Identity and Transformation – The story meditates on the fluidity of identity. Over the years, Wakefield changes not only in appearance but in essence. What began as a whim becomes a defining rupture, making his return impossible without confronting the stranger he has become.
The Fragility of Human Bonds – Hawthorne examines how quickly relationships, even marriage, can erode when one party absents themselves. The emotional gap left by Wakefield quickly closes, not out of disloyalty, but from the human need to survive and adapt.
Time and Memory – Time plays a dual role as both the agent of change and the illusion of continuity. What Wakefield perceives as a temporary detour stretches into decades, and his naive expectation of resuming life “soon” becomes tragically absurd.
Moral and Philosophical Reflection – The narrator frequently steps in to ponder the implications of Wakefield’s actions, turning the tale into a broader meditation on destiny, human interconnectedness, and the delicate balance that sustains personal and societal order.
Writing Style and Tone
Hawthorne’s style in “Wakefield” is marked by a philosophical and analytical narrative voice that merges storytelling with moral contemplation. The prose is rich with metaphor and subtle irony, allowing the story to operate on both a literal and symbolic level. Hawthorne avoids sensationalism, opting instead for a quietly haunting realism that brings weight to the absurd. His frequent digressions into moral reflection give the tale a sermonic quality, yet they are so entwined with the narrative that they deepen rather than distract from the story.
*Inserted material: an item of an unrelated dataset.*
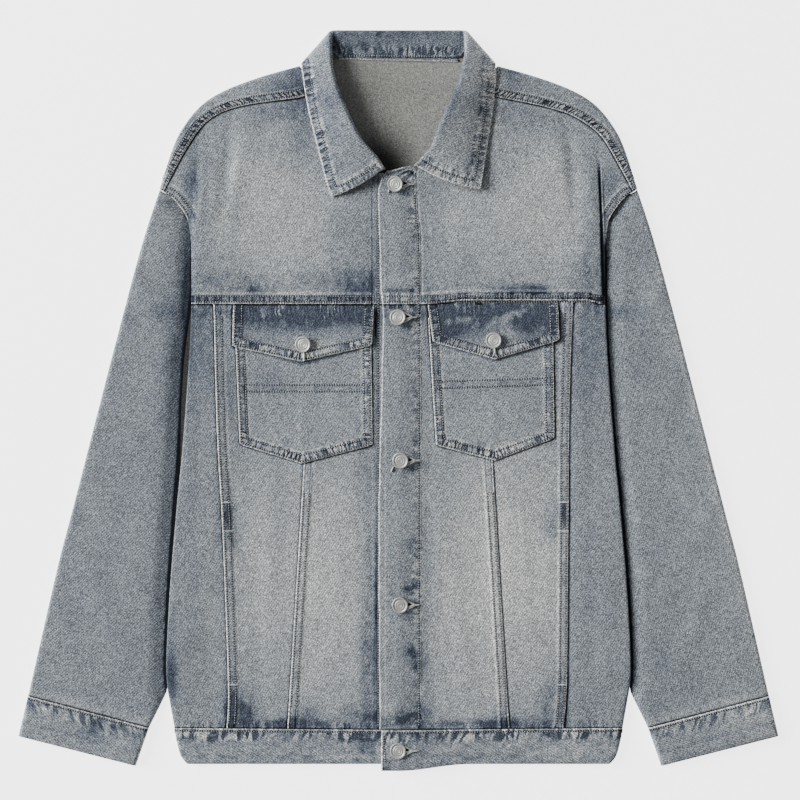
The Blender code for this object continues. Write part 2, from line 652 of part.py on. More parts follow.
def collar():
    """The collar's leaf and the stand that joins it to the neck seam."""
    stations = collar_stations()
    rows = [("roll", angle) for angle in (-90, -50, -10, 30, 60, 90)]
    rows += [("leaf", share) for share in (0.25, 0.5, 0.75, 1)]

    def leaf_point(station, row):
        sign, numbers = station
        middle, edge, fall, face = collar_frame(numbers)
        kind, value = row
        if kind == "roll":
            angle = math.radians(value)
            at = middle - fall * ROLL_RADIUS * math.cos(angle) + face * ROLL_RADIUS * math.sin(angle)
        else:
            at = (middle + face * ROLL_RADIUS).lerp(edge, value)
            at.y -= numbers[7] * math.sin(math.pi * value)
        return sign * at.x, at.y, at.z

    def stand_point(station, share):
        sign, numbers = station
        middle, _edge, fall, face = collar_frame(numbers)
        top = middle - face * (ROLL_RADIUS - SEAM) + fall * 4 * SEAM
        reach = 1 - 0.16 * math.cos(math.radians(numbers[6]))
        at = Vector(numbers[8:11]).lerp(top, share * reach)
        return sign * at.x, at.y, at.z

    sheet("collar", stations, rows, leaf_point, wall=DOUBLE, even=False)
    sheet("collar_stand", stations, (0, 0.5, 1), stand_point, look=DARK, even=False)


# ---- Buttons ----

def button(name, x, y, z):
    """A turned shank button standing on the cloth."""
    data = bpy.data.meshes.new(name)
    points = [(radius * MM, 0, height * MM) for radius, height in BUTTON_PROFILE]
    data.from_pydata(points, [(i, i + 1) for i in range(len(points) - 1)], [])
    piece = finish(bpy.data.objects.new(name, data), METAL)
    piece.location = Vector((x, y, z)) * MM
    lathe = piece.modifiers.new("turned", "SCREW")
    lathe.steps = lathe.render_steps = BUTTON_STEPS
    lathe.use_merge_vertices = True
    lathe.merge_threshold = 0.00005


def buttons():
    for number, (x, y) in enumerate(FRONT_BUTTONS, start=1):
        base = PLACKET_TOP if y > HEM_Y else WAIST_LAP_TOP
        button(f"button_{number}", x, y, base + BUTTON_GAP)
    for side, (x, y) in POCKET_BUTTONS.items():
        button(f"pocket_button_{side}", x, y, front_top(x, y) + FLAP_HEIGHT + BUTTON_GAP)


for old in list(bpy.data.objects):
    bpy.data.objects.remove(old)
jacket = bpy.data.collections.new("denim_jacket")
bpy.context.scene.collection.children.link(jacket)

body()
opening_strips()
waistband()
pockets()
sleeves()
collar()
buttons()
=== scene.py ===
"""Dresses a laid denim trucker jacket in washed cloth, stitching, buttonholes and buttons.

Tables are in millimetres, as a pattern cutter's are: +X to the wearer's left, +Y to the collar,
+Z up out of the front. Cloth pieces are grids of points that follow the solids' own lines, with
finer laps, puckers and creases, and each carries marks in its points for its washed finish and
its painted shade: fade (0 deep blue, 1 washed out, lowered for painted shade and raised for
painted light in places), blotch (how patchy), edge and cover (mm from a stitched edge and from a
covering one, beside which painted contact shade is laid), run (mm along that edge) and pull
(how strongly it puckers).
"""

import math

import bpy
import numpy as np
from mathutils import Euler, Matrix, Vector
from mathutils.bvhtree import BVHTree


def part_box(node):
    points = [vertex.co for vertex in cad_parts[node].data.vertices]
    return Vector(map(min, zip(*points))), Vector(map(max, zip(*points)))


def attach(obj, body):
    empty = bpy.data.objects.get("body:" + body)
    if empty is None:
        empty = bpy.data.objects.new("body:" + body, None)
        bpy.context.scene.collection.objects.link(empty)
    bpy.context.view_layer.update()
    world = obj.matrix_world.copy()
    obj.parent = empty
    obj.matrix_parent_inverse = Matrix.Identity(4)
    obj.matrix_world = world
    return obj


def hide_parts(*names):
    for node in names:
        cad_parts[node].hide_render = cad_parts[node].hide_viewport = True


bl_info = {
    "name": "Denim Jacket",
    "version": (1, 0, 0),
    "blender": (4, 5, 0),
    "location": "View3D > Sidebar > Jacket",
    "description": "Dresses the laid jacket in washed cloth, stitching and buttons",
    "category": "Object",
}

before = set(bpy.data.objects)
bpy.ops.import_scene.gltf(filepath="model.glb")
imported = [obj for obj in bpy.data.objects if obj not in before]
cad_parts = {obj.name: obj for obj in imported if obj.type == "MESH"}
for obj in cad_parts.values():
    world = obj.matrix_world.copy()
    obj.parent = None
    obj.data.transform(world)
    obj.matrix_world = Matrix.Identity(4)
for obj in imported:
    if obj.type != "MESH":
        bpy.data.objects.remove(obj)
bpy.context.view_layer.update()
MM = 0.001
SIDES = {"left": 1, "right": -1}

# Cloth and heights, mm
CLOTH = 0.9  # one layer
DOUBLE = 2.2  # two layers with their turnings
BAND = 0.6  # how far a lapped, twice stitched edge stands up
BAND_WIDTH = 8.6
ROWS = (2.0, 7.6)  # the double topstitching, from its edge
DIP = 0.6  # how far the piece under a lap lies down
FRONT_TOP = 6.2
SLEEVE_TOP = 6.2
SLEEVE_UNDER = 5.0
EDGE_UNDER = 5.4
SIDE_RISE = 2.1
SHOULDER_TOP = 6.3
WAIST_TOP = 6.9
WAIST_LAP_TOP = 9.1
STAND_TOP = 6.5
PLACKET_TOP = 8.9
PLACKET_EDGE_TOP = 6.9
CUFF_TOP = 7.4
NECK_RAISE = 3.2
POUCH_TOP = 1.25  # above the front
FLAP_TOP = 3.4
ROLL_RADIUS = 3.4

# Seam levels, mm
CHEST_Y = 96.0
YOKE_BACK_Y = 150.0
HEM_Y = -328.0
HEM_SAG = 2.0
WAIST_BOTTOM_Y = -364.0
FRONT_DROOP = 6.5
HIDDEN = 5.0  # how far a piece runs on under its neighbour's lap
UNDER = (-HIDDEN - 1, -3, -1.2, -0.3)  # columns of points there, from the lap's edge
CLEAR = 99.0  # stands for a point that has no such edge near
BACK_INSET = 1.2  # how far the back keeps inside the sleeves' ends
OPENING_LIFT = {"left": 0.5, "right": -0.3}  # of the fronts, where they meet the placket and the stand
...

The tone is contemplative and somber, tinged with dry humor and melancholic irony. Hawthorne’s narrator seems both intrigued and appalled by Wakefield’s conduct, oscillating between empathy and critique. This tonal ambiguity mirrors the story’s thematic complexity – inviting the reader to reflect rather than judge. Even as the tale ends, there is no resolution or catharsis, only a final enigmatic image that reinforces Wakefield’s ghostly irrelevance, his chosen invisibility, and the inexorable passage of time.